Unfortunately for the country, should this new and clueless breed of Republicans take control over the House in 2022, there is no leader among them respected enough to thwart their worst impulses, no matter how self-destructive. Assuming an unctuous political invertebrate like House Minority Leader Kevin McCarthy advances to the speakership, he will have next to no control over the actions of his caucus, and no capacity or authority to negotiate a resolution to such a crisis.
As Ornstein writes:
If there is one timeworn cliché about elections, it is that the next one is the most significant in our lifetime. There is reason to believe it is true this time. Although the outcomes remain uncertain, one thing is clear: If Republicans win control of the House of Representatives, the country will face a series of fundamental challenges much greater than we have had in any modern period of divided government, including a direct and palpable threat of default and government shutdown. The Republican majority will be more radical, reckless, and willing to employ nuclear options to achieve its goals than any of its predecessors have been, and its leadership, starting with McCarthy, will be either compliant or too weak to head off catastrophe.
This would effectively leave the fate of American people at the mercy of Rep. Marjorie Taylor Greene and others of the House’s bomb-throwing caucus, all of whom (as Ornstein notes) would be perfectly willing to march off the ledge and plunge the nation into a fiscal catastrophe, if only to solicit the ersatz applause of their thousands of Russian Twitter-bot followers. These people have already amply demonstrated they live in a hermetically sealed bubble of partisan rancor and fantasy that brooks no dissent, far less any inclination to fiscal reason. Through their warped, Trump-distorted goggles they would simply view this as an opportunity to permanently damage the Biden administration and earn the adulation of their equally nihilistic constituents.
As Tom Nichols, also writing for The Atlantic, aptly described the Republican MAGA base:
These citizens do not want a discussion or a compromise. They don’t even want to “win,” in any traditional political sense of that word. They want to vent anger over their lives—their personal problems, their haunted sense of inferiority, and their fears about social status—on other Americans, as vehemently as possible, even to the point of violence. [...]
The MAGA movement isn’t interested in politics, or policies, or compromises. It is interested in destruction and seeing others made as miserable as its followers are.
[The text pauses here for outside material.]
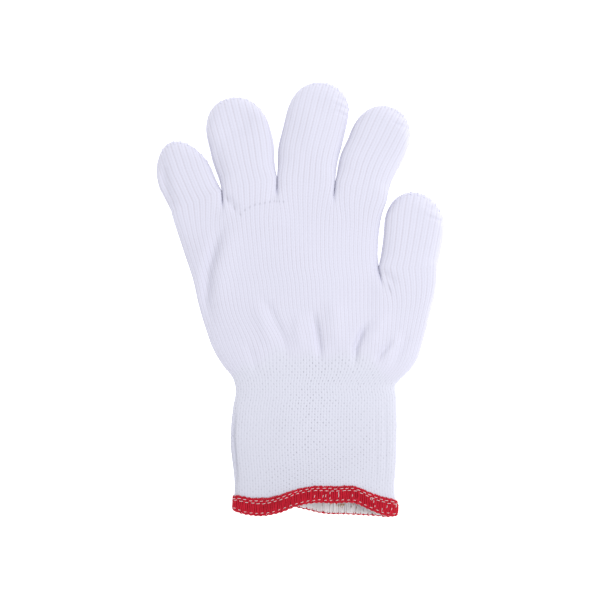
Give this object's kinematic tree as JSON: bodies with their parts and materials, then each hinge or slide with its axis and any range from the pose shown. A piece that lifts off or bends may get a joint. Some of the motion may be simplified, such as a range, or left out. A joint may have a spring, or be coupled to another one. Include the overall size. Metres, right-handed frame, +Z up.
{
  "type": "cut resistant glove",
  "caption": "Seamless knitted work glove lying flat and empty, with closed finger stalls, a ribbed elastic cuff and an overlocked hem; each finger flexes at its root.",
  "frame": {"origin": "point on the flat underside of the lower palm, on the surface the glove lies on, midway along its length and width", "axes": "+Y towards the fingertips, +X towards the thumb, +Z up out of the surface, through the glove's thickness"},
  "size_m": [0.1518, 0.2287, 0.013],
  "materials": {
    "knit": "matte knitted white yarn",
    "elastic": "matte",
    "hem_thread": "matte textured thread",
    "white_thread": "matte thread"
  },
  "bodies": {
    "palm": {"palm_upper": "knit", "palm_lower": "knit", "cuff": "knit", "cuff_elastic": "elastic", "hem_binding": "hem_thread", "hem_inner_loops": "white_thread", "hem_needle_threads_upper": "white_thread", "hem_needle_thread_lower": "white_thread", "pinky_ring_crotch": "white_thread", "ring_middle_crotch": "white_thread", "middle_index_crotch": "white_thread", "index_thumb_crotch": "white_thread"},
    "pinky": {"pinky_stall": "knit", "pinky_tip_closure": "white_thread"},
    "ring": {"ring_stall": "knit", "ring_tip_closure": "white_thread"},
    "middle": {"middle_stall": "knit", "middle_tip_closure": "white_thread"},
    "index": {"index_stall": "knit", "index_tip_closure": "white_thread"},
    "thumb": {"thumb_stall": "knit", "thumb_tip_closure": "white_thread"}
  },
  "joints": [
    {"name": "pinky_flex", "type": "hinge", "parent": "palm", "child": "pinky", "pos_m": [-0.0548, 0.0522, 0.011], "axis": [0.9275, 0.3738, 0], "range_deg": [0, 75]},
    {"name": "ring_flex", "type": "hinge", "parent": "palm", "child": "ring", "pos_m": [-0.0268, 0.0613, 0.011], "axis": [0.9694, 0.2457, 0], "range_deg": [0, 75]},
    {"name": "middle_flex", "type": "hinge", "parent": "palm", "child": "middle", "pos_m": [0.0032, 0.0637, 0.011], "axis": [0.9965, -0.0841, 0], "range_deg": [0, 75]},
    {"name": "index_flex", "type": "hinge", "parent": "palm", "child": "index", "pos_m": [0.03245, 0.05805, 0.011], "axis": [0.9541, -0.2996, 0], "range_deg": [0, 75]},
    {"name": "thumb_flex", "type": "hinge", "parent": "palm", "child": "thumb", "pos_m": [0.0573, 0.0168, 0.011], "axis": [0.9987, -0.0515, 0], "range_deg": [0, 60]}
  ]
}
Fortunately, there is a way of dispensing with this farce and neutering the MAGA base’s ability to inflict their ignorance and nihilism on the rest of us, one not involving dubious gimmicks such as the minting of a trillion-dollar coin to cover our nation’s debts, or risking a constitutional crisis by President Joe Biden invoking the 14th Amendment to unilaterally suspend the debt ceiling. As Ornstein explains:
If the Republicans prevail in November, the lame-duck session becomes an opportunity to take this threat off the table once and for all. The way to do so is by making permanent, perhaps via reconciliation, the ironically named “McConnell Rule.” The rule was raised by the Senate Republican leader a decade ago to allow the president to raise the debt ceiling. It allows Congress to pass a joint resolution blocking the action, but contains a provision where the president is able to veto that resolution—meaning, in this instance, that a president would need only one-third of support plus one of the two houses of Congress to avoid default.
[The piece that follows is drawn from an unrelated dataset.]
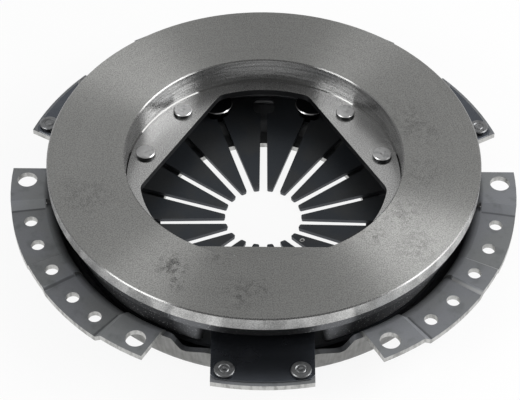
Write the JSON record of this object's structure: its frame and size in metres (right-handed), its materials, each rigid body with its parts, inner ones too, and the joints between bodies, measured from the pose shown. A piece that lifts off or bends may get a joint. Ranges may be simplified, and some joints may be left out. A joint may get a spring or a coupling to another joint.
{
  "type": "clutch pressure plate",
  "caption": "Clutch cover assembly: friction ring on leaf springs over a pressed cover, held out by a slotted diaphragm spring, with bolting pads on a stepped flange.",
  "frame": {"origin": "on the axis of rotation, in the plane of the six bolting pads that meet the flywheel", "axes": "+Z along the axis of rotation towards the flywheel, out of the friction face; -Y through the middle of one ear"},
  "size_m": [0.271, 0.271, 0.0507],
  "materials": {
    "cover_steel": "thin dark phosphate over pressed steel, satin, sheared edges paler",
    "casting_iron": "fine turned friction face and bore, rough as cast below the rim band",
    "spring_steel": "blue-black tempered spring steel, satin",
    "leaf_steel": "blue-black spring strip, glossy",
    "wire_steel": "drawn wire",
    "rivet_steel": "pressed rivet heads, satin",
    "dark_rivet_steel": "blackened rivet steel"
  },
  "bodies": {
    "cover_assembly": {"cover": "cover_steel", "diaphragm_spring": "spring_steel", "fulcrum_ring_upper": "wire_steel", "fulcrum_ring_lower": "wire_steel", "leaf_spring_1": "leaf_steel", "leaf_spring_2": "leaf_steel", "leaf_spring_3": "leaf_steel", "spacer_rivet_1": "dark_rivet_steel", "spacer_rivet_2": "dark_rivet_steel", "spacer_rivet_3": "dark_rivet_steel", "spacer_rivet_4": "dark_rivet_steel", "spacer_rivet_5": "dark_rivet_steel", "spacer_rivet_6": "dark_rivet_steel", "spacer_rivet_7": "dark_rivet_steel", "spacer_rivet_8": "dark_rivet_steel", "spacer_rivet_9": "dark_rivet_steel", "ear_rivet_1": "rivet_steel", "ear_rivet_2": "rivet_steel", "ear_rivet_3": "rivet_steel", "ear_rivet_4": "rivet_steel", "ear_rivet_5": "rivet_steel", "ear_rivet_6": "rivet_steel"},
    "pressure_plate": {"pressure_plate_casting": "casting_iron", "plate_rivet_1": "rivet_steel", "plate_rivet_2": "rivet_steel", "plate_rivet_3": "rivet_steel", "plate_rivet_4": "rivet_steel", "plate_rivet_5": "rivet_steel", "plate_rivet_6": "rivet_steel"}
  },
  "joints": [
    {"name": "plate_travel", "type": "slide", "parent": "cover_assembly", "child": "pressure_plate", "axis": [0, 0, -1], "range_m": [0, 0.003], "stiffness_N_per_m": 100000, "springref_m": -0.003, "deforming": ["diaphragm_spring", "leaf_spring_1", "leaf_spring_2", "leaf_spring_3"]}
  ]
}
Since such a provision is quite literally tied to the budget it should pass muster with the parliamentarian for reconciliation in the lame-duck Congress, even in the event Republicans take control of the House. All Democrats—even ones like Joe Manchin and Kyrsten Sinema—would vote for it because their donors know what havoc a default would wreak on their own prospects, even if the MAGA base does not (Manchin has already expressed his support for such a procedure). House Republicans would scream and howl (and fundraise of course) about “tyranny and “executive overreach,” but they’re going to do that anyway.
As Ornstein observes, the stakes are just too high now to ignore the issue or hope it will somehow “work out:”
We have moved into a new and frightening era in American politics and governance, one when radicals intent on a revolution and craving major disruption will be not just a vocal minority but potentially dominating a governing body. We cannot risk the full consequences of that brutal reality.
No one can foresee the November election results. But the consequences of a Republican takeover of the House—if it happens—will be stark and visible soon enough to all Americans. In fact, Republicans have already made their intentions quite clear:
Democrats have no reason to accede to this kind of sabotage. It’s time to put a stop to it, once and for all.